RStudio Connect and private CRAN timing issue?

I think I've just seen an edge case using our local CRAN repo.

Essentially we're trying to use some CI and we're trying to use a structure similar to the https://github.com/sol-eng/bike_predict sample.

Because of this we often see these things happen very close in time together:

  • package builds and deploys (including version increments) in our CRAN
  • manifest.json updates picked up in RStudio Connect

During one update today this caused an error during RStudio Connect git shiny app update of:

curl: HTTP 404 https://cran.mycorp.app/src/contrib/ourPackage_0.2.3.tar.gz

which was caused by the fact that ourPackage_0.2.3.tar.gz had (during the 10 or so minutes that RStudio Connect was taking to build packages) been replaced by ourPackage_0.2.4.tar.gz (0.2.3 was now in the archive on the cran server)

We are looking at sorting out some of our CI versioning pain anyway here...

but I'm also wondering if we can somehow get RStudio Connect to fallback to looking in https://cran.mycorp.app/src/contrib/Archive/ if a 404 occurs in the contrib folder?

1 Like

Again apologies for the delay here @slodge!

Are you still running into this issue? Connect definitely should be looking in the src/contrib/Archive when / if a 404 occurs in the contrib folder... It depends heavily on the "CRAN-like" convention for naming and such, though - how do you maintain this internal CRAN server? Is it manual?

We're not hitting this any more - I rewired out CRAN folders so that we never delete any of the old packages. Our src/contrib is now a mess - but it works....

1 Like

Oh no!! Everything is dumped into src/contrib? :sob: So sorry for your trouble - that's super ugly!

Are you defining a PACKAGES file to point at the latest, then, I presume?

Yes - we already had code to update PACKAGES (built on top of minicran type functionality) and we also maintain an archive folder for each package (along with an index in src/contrib/Meta)

All we've really changed now is to remove the code that deletes from the src/contrib copy when a new package version is available.

Interesting!! Do you have the tree command installed - any chance you can produce a filtered tree for a given package from the root of your webserver, so that we might have the ability to reproduce this type of issue? It is certainly concerning to me that it was not finding the Archive!

Maybe something like this for one of your packages?

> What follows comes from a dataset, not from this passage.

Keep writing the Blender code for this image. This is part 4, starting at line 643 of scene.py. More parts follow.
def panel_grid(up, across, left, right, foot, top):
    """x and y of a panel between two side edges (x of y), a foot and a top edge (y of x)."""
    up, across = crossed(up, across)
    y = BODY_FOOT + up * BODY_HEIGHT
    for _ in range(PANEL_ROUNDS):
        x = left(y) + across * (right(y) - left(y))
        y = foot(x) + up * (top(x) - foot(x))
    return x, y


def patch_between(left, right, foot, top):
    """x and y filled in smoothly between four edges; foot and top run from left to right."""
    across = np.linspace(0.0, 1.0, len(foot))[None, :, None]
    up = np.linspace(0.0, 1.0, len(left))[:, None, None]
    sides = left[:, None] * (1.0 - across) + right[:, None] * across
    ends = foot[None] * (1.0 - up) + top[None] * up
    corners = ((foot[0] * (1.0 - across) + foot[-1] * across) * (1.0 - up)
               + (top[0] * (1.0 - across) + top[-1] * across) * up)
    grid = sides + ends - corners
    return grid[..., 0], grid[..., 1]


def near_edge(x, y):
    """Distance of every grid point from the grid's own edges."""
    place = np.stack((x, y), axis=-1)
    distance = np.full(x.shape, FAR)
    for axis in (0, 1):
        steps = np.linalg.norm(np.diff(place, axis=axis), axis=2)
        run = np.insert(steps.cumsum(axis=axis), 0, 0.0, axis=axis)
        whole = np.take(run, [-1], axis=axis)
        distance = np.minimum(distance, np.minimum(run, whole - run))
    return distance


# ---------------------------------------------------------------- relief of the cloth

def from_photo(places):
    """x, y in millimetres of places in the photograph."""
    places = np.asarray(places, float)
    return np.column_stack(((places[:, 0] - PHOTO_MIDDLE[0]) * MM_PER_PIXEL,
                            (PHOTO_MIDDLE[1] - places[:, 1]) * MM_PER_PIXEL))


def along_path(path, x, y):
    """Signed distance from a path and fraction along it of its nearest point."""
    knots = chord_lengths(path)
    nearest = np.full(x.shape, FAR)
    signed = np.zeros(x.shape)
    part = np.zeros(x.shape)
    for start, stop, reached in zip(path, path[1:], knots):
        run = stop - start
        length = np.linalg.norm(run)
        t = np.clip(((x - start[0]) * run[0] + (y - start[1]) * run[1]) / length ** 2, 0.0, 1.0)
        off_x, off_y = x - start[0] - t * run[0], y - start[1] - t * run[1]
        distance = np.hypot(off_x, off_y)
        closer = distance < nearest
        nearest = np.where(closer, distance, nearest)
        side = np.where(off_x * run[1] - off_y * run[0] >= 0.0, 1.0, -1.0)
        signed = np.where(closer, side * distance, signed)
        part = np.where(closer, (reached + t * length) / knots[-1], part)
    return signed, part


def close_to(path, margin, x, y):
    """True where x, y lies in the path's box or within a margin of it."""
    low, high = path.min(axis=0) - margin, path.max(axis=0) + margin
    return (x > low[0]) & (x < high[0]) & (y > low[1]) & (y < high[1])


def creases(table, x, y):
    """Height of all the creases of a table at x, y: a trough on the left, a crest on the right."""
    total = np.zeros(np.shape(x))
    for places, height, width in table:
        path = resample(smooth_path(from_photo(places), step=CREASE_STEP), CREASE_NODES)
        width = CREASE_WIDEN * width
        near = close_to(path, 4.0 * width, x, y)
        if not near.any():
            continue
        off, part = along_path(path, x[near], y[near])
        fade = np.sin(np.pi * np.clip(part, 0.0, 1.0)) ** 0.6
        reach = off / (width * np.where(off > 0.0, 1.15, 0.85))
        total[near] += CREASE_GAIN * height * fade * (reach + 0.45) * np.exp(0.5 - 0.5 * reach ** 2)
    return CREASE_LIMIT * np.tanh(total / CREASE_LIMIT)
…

tree -P '*ourPackage*' --prune

We may not be able to reproduce, but it'd be great to ensure that something is not going awry! One issue that we have seen systems have before using this pattern is directory or other filesystem permissions causing an issue on the fileserver for different folders.

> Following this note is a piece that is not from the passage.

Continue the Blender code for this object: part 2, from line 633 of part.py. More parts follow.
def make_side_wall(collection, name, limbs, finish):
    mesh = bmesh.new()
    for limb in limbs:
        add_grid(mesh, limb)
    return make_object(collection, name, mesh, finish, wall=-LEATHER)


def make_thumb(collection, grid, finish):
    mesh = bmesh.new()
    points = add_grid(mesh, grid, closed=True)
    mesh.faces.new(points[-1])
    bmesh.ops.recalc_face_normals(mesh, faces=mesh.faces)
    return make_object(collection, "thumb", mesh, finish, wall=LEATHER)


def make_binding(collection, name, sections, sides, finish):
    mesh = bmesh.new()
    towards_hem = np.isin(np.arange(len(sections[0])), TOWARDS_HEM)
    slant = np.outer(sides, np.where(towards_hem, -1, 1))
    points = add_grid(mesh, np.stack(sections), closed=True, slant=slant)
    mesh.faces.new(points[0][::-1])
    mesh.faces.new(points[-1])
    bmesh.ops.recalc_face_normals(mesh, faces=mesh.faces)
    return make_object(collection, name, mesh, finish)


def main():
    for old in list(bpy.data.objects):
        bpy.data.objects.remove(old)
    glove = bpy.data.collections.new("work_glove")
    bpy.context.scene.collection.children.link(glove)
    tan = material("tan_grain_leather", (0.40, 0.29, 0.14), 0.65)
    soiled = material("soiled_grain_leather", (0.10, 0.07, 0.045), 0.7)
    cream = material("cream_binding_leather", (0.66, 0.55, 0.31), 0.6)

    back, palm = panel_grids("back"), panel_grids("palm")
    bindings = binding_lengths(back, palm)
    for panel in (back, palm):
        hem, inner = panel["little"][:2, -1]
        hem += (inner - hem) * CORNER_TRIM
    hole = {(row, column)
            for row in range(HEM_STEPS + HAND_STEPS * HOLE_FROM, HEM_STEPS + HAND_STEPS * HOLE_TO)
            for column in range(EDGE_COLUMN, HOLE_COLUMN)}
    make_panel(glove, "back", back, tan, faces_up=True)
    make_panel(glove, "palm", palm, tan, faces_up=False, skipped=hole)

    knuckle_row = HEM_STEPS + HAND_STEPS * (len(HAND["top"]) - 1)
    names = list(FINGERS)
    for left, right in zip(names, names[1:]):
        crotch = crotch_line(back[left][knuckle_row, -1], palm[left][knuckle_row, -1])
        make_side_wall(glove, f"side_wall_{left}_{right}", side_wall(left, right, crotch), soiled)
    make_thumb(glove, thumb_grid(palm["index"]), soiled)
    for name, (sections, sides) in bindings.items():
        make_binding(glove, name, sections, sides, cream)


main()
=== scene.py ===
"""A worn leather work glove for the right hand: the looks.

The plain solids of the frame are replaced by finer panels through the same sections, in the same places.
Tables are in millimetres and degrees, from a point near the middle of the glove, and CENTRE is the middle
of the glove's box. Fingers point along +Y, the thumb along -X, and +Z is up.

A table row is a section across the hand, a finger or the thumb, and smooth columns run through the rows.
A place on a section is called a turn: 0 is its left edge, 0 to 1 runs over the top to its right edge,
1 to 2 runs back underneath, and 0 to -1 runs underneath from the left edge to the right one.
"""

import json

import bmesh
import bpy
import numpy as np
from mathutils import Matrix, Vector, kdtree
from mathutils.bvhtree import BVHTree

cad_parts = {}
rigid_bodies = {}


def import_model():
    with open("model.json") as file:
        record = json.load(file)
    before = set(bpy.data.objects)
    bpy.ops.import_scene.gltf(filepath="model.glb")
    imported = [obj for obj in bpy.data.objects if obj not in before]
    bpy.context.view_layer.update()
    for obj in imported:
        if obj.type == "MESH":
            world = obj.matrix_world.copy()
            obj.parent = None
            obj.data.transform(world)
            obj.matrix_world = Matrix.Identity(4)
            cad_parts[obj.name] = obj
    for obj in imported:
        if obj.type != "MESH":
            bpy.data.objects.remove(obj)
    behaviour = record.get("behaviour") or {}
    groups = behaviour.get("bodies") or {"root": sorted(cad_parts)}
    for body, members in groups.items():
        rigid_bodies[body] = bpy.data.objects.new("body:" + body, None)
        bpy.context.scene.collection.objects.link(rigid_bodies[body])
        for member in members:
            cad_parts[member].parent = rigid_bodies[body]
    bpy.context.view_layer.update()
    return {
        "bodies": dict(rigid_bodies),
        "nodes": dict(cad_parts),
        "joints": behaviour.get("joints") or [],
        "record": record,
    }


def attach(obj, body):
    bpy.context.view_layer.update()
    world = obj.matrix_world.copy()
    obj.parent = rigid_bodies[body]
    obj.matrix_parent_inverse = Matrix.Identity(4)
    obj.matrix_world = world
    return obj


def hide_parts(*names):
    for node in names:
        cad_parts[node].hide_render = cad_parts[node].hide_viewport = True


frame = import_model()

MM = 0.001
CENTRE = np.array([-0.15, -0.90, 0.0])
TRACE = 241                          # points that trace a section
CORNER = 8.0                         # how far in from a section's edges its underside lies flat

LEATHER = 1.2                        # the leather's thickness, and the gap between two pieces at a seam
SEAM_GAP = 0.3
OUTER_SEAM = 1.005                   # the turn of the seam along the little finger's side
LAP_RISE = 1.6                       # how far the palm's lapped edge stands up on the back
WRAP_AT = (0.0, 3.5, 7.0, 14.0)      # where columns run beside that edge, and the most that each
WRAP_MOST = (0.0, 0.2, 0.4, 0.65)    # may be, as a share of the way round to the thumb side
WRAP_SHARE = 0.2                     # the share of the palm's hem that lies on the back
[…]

My favorite way to test file permissions:

namei -l /full/path/from/root/of/the/os/to/the/file.txt

Or reproducing using curl to access the URL that Connect was trying to read (in the Archive).

I suspect this is pretty low priority for you now, since you have things working, but maybe this will be useful in the future (for you or others). Please let us know if you run into any more issues!! Apologies for the trouble here!

I don't think tree or a static file dump would help here.

The problem back in my post was genuinely a timing one - it was caused by the connect server reading the PACKAGES file early in the deployment, but because C++ packages can take a long time to build, then by the time the server got to installing some packages then our CI system had already moved the version on (this was especially common in our test/dev branches where people are continually checking in fixes)

This was definitely an "edge case" and not that important... so I don't feel the need to chase it down too hard.

1 Like

Ahhhh ok. I didn't grok the timing part. Thanks for the details!! Very glad to hear you have something working for you :smile:

A related-ish question - are y'all familiar with RStudio Package Manager? Would it be helpful if RStudio Package Manager had the ability to build and serve your own private, binary packages? That is a feature we have tossed around, and I would love to have any feedback on the usefulness therein or any related features that would be seen as a necessity alongside such functionality (auditing, logging, monitoring, etc.)?

It popped into my mind since you mentioned building C++ packages :smile: